Controversies and debates
As with many high-stakes financial processes, practitioners debate the scope, methods, and value of financial due diligence. Broadly, discussions center on balancing risk mitigation with deal velocity and cost, and on how much weight to place on historical results versus forward-looking performance.
- Depth vs. speed: proponents of thorough financial due diligence argue that deep scrutiny reduces the risk of value destruction, while critics contend that excessive diligence can slow deals, raise costs, and price out opportunities that would otherwise create value. See Mergers and acquisitions.
- Earnings manipulation and normalization: normalization can help reveal ongoing earnings power, but it also introduces judgment that can be subjective. Critics warn that aggressive normalization may obscure deal-specific risk; supporters say it stabilizes earnings signals for investors. See Quality of earnings.
- Data quality and information asymmetry: private targets may provide incomplete data, limiting the reliability of conclusions. Remedies include staged disclosures and independent verification; others argue for quicker disclosure to avoid information hoarding. See Data room.

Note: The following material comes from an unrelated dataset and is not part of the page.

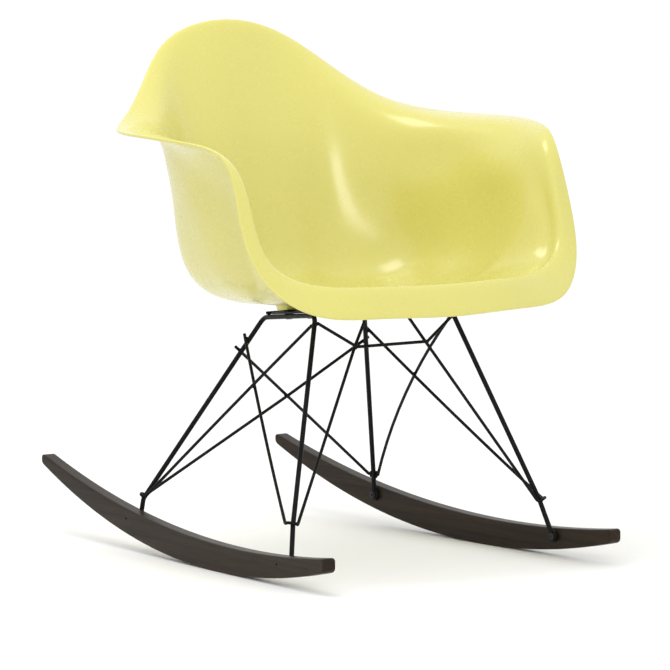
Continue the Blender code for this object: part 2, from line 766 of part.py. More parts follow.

- Forward-looking projections: some schools emphasize the importance of pro forma finance and synergy realization, while others caution against over-leaning on optimistic projections if data quality is uncertain. See Forecasting.
- Governance and ethics: debates exist about disclosure standards, conflicts of interest, and the role of auditors or external advisers in deal outcomes. See Auditor.
- Impact on market efficiency: a robust due diligence process can improve allocative efficiency by ensuring buyers pay prices that reflect true risk and return, but some critics claim it can deter deals or reduce market liquidity in certain situations. See Market efficiency.
In practice, many practitioners advocate a calibrated approach: align diligence intensity with deal size, strategic importance, and the probability-weighted impact of identified risks, while maintaining a disciplined but timely process. See Risk management.